Em Terracota, Marta Castelo recusa a hierarquia, a divisão, a história e mesmo a representação nas artes, ao expor desenhos (modulares e) modelados em barro. Sobre as quatro paredes de uma sala do palacete novecentista Valada-Azambuja — que hoje acolhe a Biblioteca Camões — erguem-se variações de volumes geométricos harmoniosamente dispostos e suspensos estaticamente na parede. Por sua vez, a parede torna-se na folha branca que é pontuada pelos módulos de barro de forma tão equilibrada que relembra projectos pictóricos teosóficos e teológicos — desde as ilustrações de Francisco de Holanda em De Aetatibus Mundi Imagines à investigação artística mística de Hilma af Klint — bem como algumas composições pitorescas Wassily Kandinsky pautadas e ritmadas por música. Proposto este paralelismo, importa destacar que — para além da óbvia e ímpar predisposição modelar — as composições que erguem a exposição de Marta Castelo emergem sobre uma única expressão cromática — a terracota —, ao contrário dos exemplos anteriores onde a pluralidade pigmentar é um componente elementar da mise-en-scéne responsável por nortear o projecto a representar.

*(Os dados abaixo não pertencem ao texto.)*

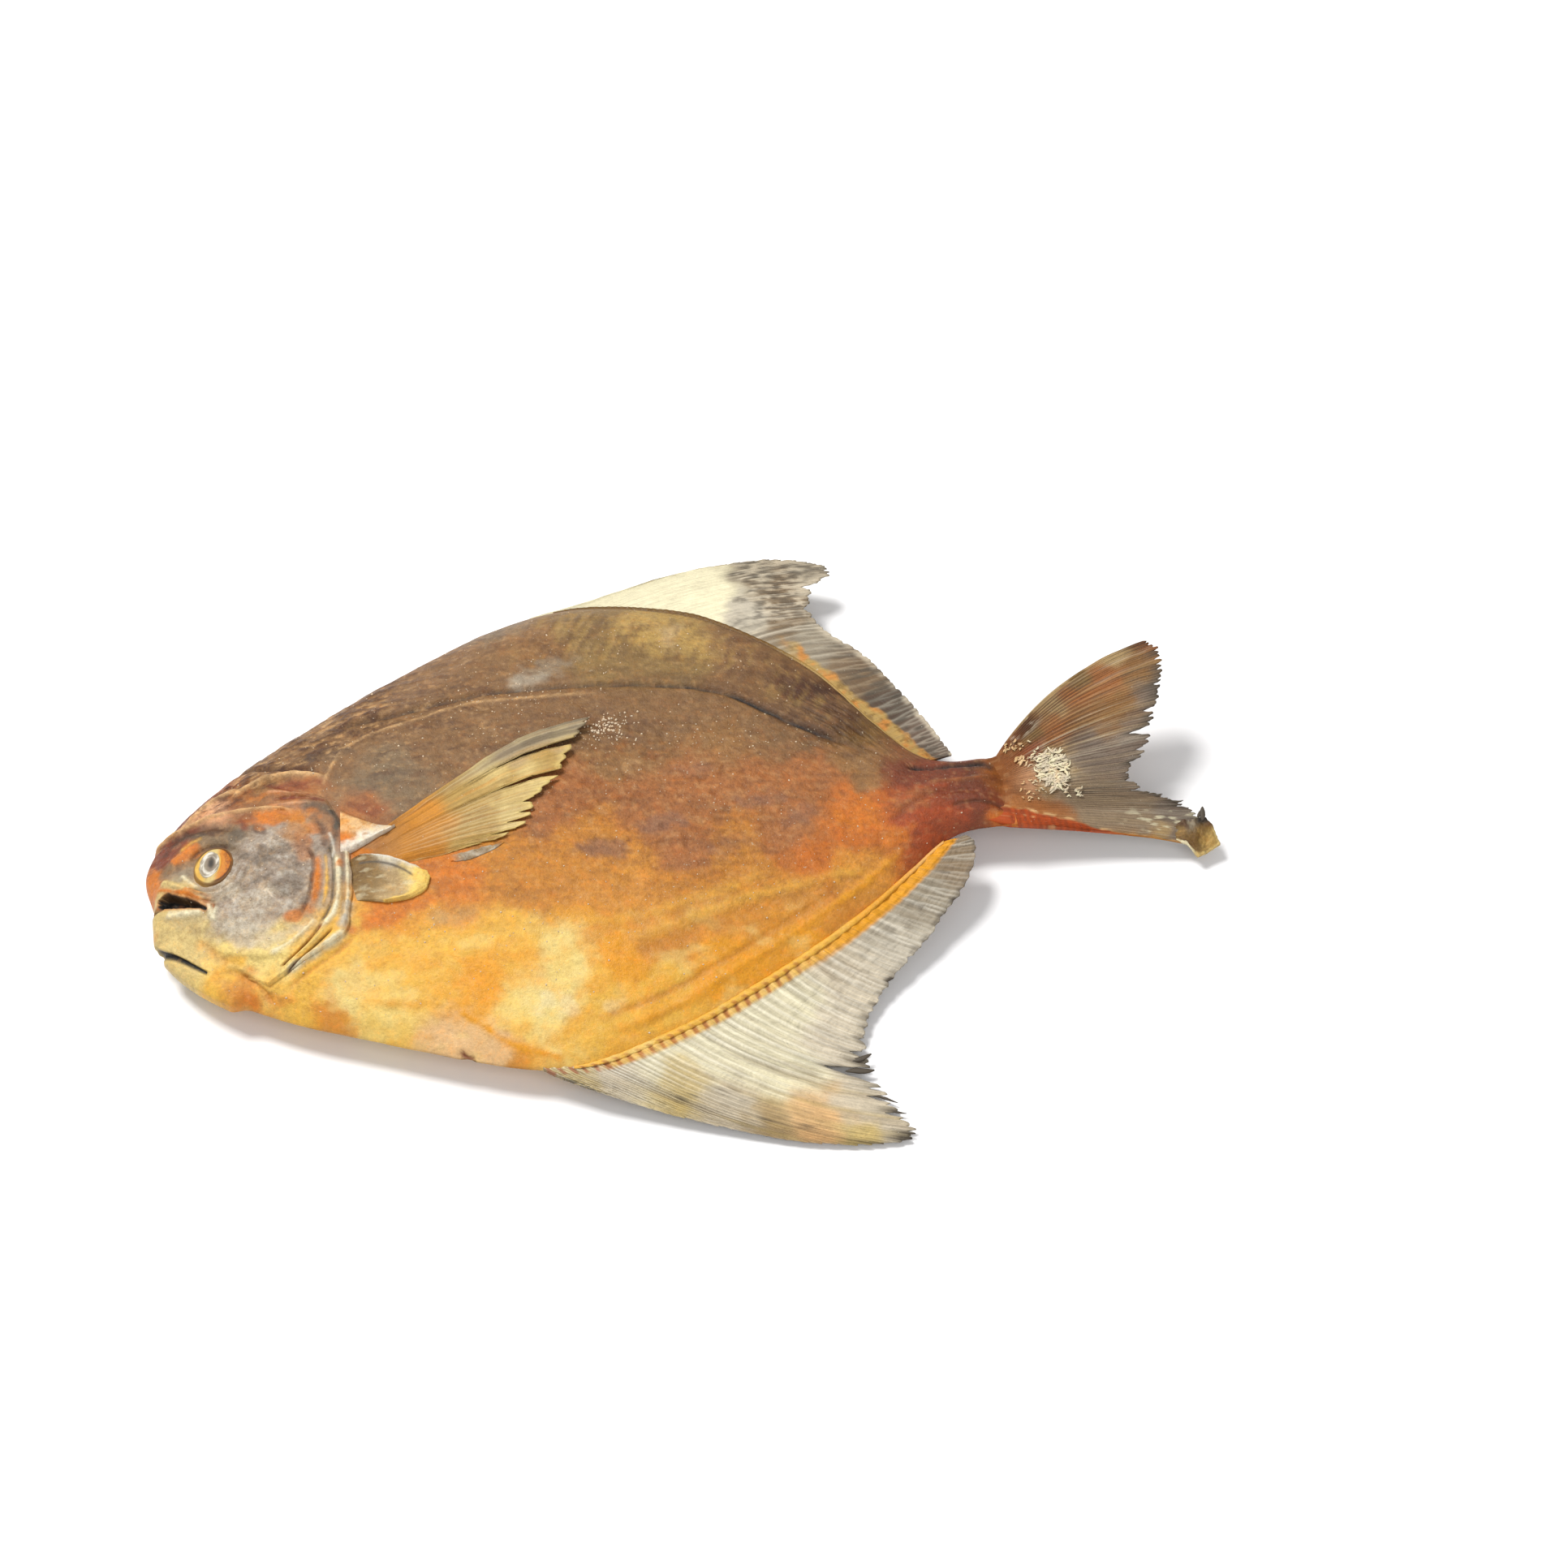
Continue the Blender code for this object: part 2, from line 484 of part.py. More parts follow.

A artista recua à modelagem em argila pré-mimesis —isto é, pré-representativa—, mas também recua a uma condição pré-utilitária. Retorna à elementaridade do criação por meio da modelação, ou da cerâmica por meio dela própria, i.e. do barro pelo barro. Há um respeito pelo material que se verifica a vários níveis: desde a escolha por um acabamento não envidraçado, à cozedura a temperaturas mais baixas (dentro do espectro do possível) e mais próximas de fornos primitivos, à produção de um conjunto de módulos em formas tão elementares quanto o mínimo manuseamento do material permite — Marta Castelo é tão cúmplice do barro quanto ele dela. Enquanto recua à essência arcaica e primitiva do material, fá-lo de forma tão natural quanto animista, de modo que, da mesma forma que compreendemos a agência humana sobre o barro — tendo como exemplo os módulos onde formas extremamente geométricas, irregulares mas harmoniosas garantem manipulação humana, enquanto que, nos outros módulos onde este rigor e precisão não existem, persistem ao invés sinais, indicações ou impressões dos dedos da artista, sublinhando e evidenciando a memória e a reciprocidade do material, que é tão autónomo quanto submisso —, também compreendemos a “agência” do barro sobre a artista. Ele surge sob a simples condição de existir — não há nada que justifique a escolha do barro para a modelação de um desenho —, porém é isso que sucede e concebe esta instalação, pela simples razão de que o material pode. Esta analogia entre o desenho e a modelação em argila permite regressar ao mais elementar da criação artística e abrir caminhos selados pelos axiomas modernos da industria das artes.
Salomé Lopes Coelho, investigadora no Instituto de Comunicação da NOVA, na sua tese de doutoramento, O gesto da travessia e o contacto com o ritmo vital: Sobrevivências do ekstasis no cinema, explicou-nos a cumplicidade entre a agência humana e a rocha, ou a pedra, na produção de pinturas rupestres em cerimónias xamânicas dos povos indígenas da América do Sul: “as pinturas partem da própria superfície da rocha, dos seus relevos, para desenhar [uma imagem]” [2]. Evoco esta alusão, uma vez que também se verifica no processo criativo de Marta Castelo, ao respeitar a disposição, “agência” e essência do material. Este exercício “pós”-moderno que rompe com divisões, dualismos e convenções abre um espaço liminar que permite desenhar com material modelar. Da mesma forma, também joga com a nossa percepção, onde a mise-en-scéne da tridimensionalidade se converte naquilo que sempre simulou — a possibilidade da realidade.
Terracota, de Marta Castelo está patente na Biblioteca Camões até 31 de Julho de 2024.
Nota: A autora não escreve ao abrigo do AO90.
[1] Plínio, o Velho. História Natural, XXXV, p. 151.
[2] Lopes Coelho, Salomé. (2020). O gesto da travessia e o contacto com o ritmo vital: Sobrevivências do ekstasis no cinema. Tese de Doutoramento em Estudos Artísticos, Faculdade de Ciências Sociais da Universidade de Lisboa, p. 144.